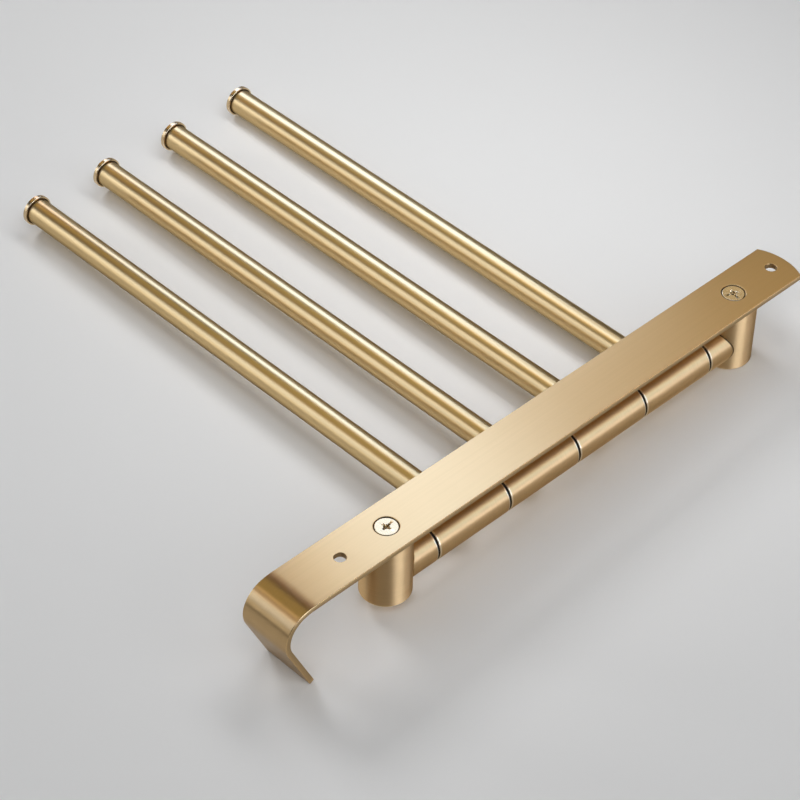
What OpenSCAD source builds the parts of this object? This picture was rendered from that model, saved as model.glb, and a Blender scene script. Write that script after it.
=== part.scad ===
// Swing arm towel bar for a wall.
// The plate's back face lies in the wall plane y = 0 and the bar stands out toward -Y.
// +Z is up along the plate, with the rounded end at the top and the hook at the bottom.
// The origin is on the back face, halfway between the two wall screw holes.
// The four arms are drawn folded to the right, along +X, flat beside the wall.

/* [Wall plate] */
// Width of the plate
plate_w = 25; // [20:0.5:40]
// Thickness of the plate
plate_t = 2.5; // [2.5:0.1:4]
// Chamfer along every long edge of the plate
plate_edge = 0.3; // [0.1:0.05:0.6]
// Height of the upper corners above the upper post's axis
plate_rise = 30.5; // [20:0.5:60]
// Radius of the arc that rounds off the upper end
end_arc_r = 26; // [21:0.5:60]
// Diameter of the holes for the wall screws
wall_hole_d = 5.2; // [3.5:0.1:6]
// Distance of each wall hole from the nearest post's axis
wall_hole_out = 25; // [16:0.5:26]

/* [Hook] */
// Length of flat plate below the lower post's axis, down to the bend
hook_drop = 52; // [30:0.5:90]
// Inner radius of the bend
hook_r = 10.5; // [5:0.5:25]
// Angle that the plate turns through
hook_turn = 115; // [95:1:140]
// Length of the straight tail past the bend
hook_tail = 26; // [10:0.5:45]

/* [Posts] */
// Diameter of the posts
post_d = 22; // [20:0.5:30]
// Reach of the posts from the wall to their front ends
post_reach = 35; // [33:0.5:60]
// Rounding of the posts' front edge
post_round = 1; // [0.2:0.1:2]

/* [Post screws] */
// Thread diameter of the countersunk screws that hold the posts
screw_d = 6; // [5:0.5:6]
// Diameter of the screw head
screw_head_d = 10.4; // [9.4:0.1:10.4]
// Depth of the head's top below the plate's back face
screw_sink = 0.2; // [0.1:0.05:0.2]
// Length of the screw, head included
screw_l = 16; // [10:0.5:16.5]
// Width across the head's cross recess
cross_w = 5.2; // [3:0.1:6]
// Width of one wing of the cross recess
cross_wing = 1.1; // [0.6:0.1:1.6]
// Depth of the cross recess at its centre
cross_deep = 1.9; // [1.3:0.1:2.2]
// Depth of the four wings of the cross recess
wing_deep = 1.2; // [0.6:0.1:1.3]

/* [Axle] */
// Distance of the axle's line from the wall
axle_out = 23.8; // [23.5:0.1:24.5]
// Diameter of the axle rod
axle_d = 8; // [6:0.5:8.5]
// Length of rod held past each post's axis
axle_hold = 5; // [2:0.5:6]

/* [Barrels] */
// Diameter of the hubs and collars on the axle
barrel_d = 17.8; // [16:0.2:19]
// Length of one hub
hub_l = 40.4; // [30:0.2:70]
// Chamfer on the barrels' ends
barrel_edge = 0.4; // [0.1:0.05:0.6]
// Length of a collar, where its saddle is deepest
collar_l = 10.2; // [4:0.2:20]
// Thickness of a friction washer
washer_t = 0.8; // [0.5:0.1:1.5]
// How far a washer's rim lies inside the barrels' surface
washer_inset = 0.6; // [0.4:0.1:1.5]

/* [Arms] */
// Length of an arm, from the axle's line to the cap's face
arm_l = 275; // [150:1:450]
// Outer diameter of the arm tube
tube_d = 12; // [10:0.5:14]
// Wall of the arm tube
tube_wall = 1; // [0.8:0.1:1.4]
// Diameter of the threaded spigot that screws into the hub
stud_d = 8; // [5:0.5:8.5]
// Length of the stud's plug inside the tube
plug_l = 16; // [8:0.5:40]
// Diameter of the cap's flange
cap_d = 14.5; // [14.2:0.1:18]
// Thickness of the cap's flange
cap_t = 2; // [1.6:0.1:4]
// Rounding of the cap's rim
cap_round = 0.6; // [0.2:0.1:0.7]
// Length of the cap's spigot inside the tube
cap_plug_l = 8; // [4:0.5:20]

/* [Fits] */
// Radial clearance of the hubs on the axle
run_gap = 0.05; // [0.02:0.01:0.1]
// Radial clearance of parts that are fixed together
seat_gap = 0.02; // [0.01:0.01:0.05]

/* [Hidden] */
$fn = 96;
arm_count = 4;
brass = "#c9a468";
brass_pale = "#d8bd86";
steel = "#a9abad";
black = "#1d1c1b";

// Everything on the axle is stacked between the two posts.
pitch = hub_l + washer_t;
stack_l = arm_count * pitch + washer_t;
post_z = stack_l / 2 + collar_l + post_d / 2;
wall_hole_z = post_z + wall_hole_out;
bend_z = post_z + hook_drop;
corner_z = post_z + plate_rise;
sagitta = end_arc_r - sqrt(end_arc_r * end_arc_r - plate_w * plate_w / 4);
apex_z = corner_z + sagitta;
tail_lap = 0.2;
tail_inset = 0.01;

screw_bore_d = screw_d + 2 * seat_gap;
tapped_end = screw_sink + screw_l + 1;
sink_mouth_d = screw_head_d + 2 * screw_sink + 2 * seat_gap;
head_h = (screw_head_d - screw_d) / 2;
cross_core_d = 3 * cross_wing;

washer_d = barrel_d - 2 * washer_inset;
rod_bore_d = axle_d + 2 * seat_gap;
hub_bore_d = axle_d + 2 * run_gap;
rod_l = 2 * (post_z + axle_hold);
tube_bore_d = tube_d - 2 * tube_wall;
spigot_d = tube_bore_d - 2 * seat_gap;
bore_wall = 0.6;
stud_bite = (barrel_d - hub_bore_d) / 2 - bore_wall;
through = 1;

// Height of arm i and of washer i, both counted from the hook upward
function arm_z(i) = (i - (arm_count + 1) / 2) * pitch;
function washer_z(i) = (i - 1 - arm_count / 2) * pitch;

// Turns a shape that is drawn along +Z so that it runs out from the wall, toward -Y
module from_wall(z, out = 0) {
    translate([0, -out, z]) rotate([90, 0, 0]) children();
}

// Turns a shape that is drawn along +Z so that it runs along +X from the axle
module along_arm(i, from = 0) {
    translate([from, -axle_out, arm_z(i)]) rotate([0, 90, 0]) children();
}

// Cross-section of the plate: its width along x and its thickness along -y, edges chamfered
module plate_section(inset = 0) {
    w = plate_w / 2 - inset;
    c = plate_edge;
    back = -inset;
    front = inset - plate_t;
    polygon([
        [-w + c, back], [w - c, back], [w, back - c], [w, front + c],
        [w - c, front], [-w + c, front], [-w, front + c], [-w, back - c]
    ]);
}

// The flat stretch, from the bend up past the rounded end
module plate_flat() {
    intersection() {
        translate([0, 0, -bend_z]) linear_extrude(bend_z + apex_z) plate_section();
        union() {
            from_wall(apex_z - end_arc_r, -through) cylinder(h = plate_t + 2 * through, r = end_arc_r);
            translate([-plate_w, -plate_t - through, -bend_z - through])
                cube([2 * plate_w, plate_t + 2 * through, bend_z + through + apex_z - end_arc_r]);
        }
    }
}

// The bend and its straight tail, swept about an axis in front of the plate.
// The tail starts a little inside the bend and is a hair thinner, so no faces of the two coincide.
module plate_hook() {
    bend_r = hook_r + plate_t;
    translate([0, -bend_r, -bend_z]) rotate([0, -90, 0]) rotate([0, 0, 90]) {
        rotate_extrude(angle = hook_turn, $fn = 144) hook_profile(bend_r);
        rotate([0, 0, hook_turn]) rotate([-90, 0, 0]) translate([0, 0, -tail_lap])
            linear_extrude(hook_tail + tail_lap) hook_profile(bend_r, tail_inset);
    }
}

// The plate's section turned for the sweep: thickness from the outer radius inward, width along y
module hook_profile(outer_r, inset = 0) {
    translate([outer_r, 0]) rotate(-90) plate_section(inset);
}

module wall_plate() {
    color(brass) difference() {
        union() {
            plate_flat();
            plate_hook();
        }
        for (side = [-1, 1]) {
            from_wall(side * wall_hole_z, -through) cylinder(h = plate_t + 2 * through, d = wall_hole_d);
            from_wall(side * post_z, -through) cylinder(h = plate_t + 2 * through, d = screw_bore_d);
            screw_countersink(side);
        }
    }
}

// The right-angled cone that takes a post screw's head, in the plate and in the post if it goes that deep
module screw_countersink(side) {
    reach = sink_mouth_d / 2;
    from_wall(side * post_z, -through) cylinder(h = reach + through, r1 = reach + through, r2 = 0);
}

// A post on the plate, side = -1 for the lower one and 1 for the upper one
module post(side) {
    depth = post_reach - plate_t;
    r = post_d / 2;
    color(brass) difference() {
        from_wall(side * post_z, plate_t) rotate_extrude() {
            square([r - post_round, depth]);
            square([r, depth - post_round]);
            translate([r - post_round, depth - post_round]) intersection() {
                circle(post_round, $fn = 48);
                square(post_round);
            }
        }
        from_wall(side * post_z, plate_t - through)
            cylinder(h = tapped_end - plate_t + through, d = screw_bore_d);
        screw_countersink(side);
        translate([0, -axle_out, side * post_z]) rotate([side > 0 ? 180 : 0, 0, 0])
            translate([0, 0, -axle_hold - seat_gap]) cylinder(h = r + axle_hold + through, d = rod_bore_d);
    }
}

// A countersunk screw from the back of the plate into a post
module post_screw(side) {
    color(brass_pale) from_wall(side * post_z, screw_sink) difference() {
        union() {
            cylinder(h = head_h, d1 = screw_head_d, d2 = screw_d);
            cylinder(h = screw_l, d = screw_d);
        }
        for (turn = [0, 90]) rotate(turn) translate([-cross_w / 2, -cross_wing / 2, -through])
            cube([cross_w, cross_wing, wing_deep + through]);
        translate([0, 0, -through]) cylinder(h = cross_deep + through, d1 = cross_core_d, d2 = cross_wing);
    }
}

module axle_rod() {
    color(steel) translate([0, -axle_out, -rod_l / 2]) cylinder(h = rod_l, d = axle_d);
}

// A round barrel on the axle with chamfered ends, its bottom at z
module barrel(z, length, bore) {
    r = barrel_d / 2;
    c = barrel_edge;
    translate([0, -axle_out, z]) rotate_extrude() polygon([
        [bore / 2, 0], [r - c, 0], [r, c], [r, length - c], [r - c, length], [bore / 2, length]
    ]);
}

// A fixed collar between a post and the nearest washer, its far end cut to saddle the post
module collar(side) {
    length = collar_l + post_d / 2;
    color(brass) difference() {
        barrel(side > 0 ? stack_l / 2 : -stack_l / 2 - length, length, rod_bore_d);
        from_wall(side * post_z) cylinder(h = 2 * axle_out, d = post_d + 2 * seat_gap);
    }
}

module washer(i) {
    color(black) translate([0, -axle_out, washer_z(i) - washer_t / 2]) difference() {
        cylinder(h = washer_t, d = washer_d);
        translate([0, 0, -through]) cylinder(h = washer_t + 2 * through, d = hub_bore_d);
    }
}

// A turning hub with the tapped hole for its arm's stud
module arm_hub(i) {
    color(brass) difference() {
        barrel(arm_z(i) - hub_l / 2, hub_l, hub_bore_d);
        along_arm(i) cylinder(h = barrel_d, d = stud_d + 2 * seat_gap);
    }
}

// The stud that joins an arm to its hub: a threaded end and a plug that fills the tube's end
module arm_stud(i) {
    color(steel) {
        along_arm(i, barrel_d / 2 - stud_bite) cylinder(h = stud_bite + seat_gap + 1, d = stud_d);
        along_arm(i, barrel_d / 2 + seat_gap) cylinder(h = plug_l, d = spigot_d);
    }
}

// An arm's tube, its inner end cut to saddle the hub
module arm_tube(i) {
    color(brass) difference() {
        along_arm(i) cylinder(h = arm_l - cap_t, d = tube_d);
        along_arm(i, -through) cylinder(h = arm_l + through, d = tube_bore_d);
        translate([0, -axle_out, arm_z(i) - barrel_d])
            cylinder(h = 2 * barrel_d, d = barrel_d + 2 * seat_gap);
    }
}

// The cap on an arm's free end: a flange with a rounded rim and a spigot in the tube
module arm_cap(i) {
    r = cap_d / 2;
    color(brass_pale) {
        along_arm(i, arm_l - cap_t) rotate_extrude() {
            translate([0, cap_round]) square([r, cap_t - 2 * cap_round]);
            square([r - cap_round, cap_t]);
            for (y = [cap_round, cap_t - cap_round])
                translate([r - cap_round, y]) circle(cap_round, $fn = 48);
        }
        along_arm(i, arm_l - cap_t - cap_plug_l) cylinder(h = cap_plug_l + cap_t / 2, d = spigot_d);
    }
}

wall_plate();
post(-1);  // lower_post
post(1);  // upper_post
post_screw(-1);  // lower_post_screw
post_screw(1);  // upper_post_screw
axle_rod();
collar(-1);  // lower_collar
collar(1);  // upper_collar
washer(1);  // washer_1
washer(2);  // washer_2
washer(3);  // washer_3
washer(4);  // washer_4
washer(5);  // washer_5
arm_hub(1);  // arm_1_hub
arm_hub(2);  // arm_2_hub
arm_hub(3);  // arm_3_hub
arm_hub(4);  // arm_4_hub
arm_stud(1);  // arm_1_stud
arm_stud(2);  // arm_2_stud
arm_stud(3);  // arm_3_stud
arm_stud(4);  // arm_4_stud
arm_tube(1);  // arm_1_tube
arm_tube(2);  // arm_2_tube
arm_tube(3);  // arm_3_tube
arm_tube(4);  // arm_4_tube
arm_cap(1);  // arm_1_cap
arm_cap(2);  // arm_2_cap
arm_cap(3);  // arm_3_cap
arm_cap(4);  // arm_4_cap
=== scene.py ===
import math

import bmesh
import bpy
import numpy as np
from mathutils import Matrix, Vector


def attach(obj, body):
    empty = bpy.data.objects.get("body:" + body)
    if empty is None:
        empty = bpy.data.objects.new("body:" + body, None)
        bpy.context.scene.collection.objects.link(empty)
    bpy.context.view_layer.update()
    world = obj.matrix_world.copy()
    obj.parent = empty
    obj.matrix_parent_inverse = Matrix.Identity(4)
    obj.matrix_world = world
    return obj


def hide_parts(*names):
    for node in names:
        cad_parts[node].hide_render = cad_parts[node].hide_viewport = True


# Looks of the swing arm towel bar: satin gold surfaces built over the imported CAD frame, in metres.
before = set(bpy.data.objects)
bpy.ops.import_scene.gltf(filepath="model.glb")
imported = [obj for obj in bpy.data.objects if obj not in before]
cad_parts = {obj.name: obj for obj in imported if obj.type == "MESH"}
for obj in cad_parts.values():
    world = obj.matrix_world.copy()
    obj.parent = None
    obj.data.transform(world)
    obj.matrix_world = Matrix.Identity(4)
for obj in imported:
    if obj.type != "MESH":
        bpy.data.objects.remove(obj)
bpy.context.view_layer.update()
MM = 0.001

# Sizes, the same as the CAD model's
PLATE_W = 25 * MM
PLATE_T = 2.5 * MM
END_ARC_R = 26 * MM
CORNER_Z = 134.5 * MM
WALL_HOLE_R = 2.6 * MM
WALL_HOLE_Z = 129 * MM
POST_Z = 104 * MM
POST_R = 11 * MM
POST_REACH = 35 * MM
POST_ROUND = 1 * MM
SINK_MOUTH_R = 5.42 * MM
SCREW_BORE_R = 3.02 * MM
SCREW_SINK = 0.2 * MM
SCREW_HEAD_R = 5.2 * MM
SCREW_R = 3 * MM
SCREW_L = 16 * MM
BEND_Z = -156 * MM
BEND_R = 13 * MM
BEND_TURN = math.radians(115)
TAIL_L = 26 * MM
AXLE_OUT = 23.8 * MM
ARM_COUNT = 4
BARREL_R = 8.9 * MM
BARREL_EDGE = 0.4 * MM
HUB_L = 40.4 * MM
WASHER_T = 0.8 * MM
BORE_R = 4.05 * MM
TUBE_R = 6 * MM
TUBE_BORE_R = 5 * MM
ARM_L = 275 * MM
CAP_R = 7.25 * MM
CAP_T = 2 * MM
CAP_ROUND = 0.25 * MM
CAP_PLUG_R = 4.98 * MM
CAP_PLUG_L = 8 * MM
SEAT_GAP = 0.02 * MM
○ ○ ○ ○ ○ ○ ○
# [Problem details]
Begin with the line that has "obj.parent = empty" in the listing above and end after the line that has "# Looks of the"; output those lines exactly.

# [Correct answer]
    obj.parent = empty
    obj.matrix_parent_inverse = Matrix.Identity(4)
    obj.matrix_world = world
    return obj


def hide_parts(*names):
    for node in names:
        cad_parts[node].hide_render = cad_parts[node].hide_viewport = True


# Looks of the swing arm towel bar: satin gold surfaces built over the imported CAD frame, in metres.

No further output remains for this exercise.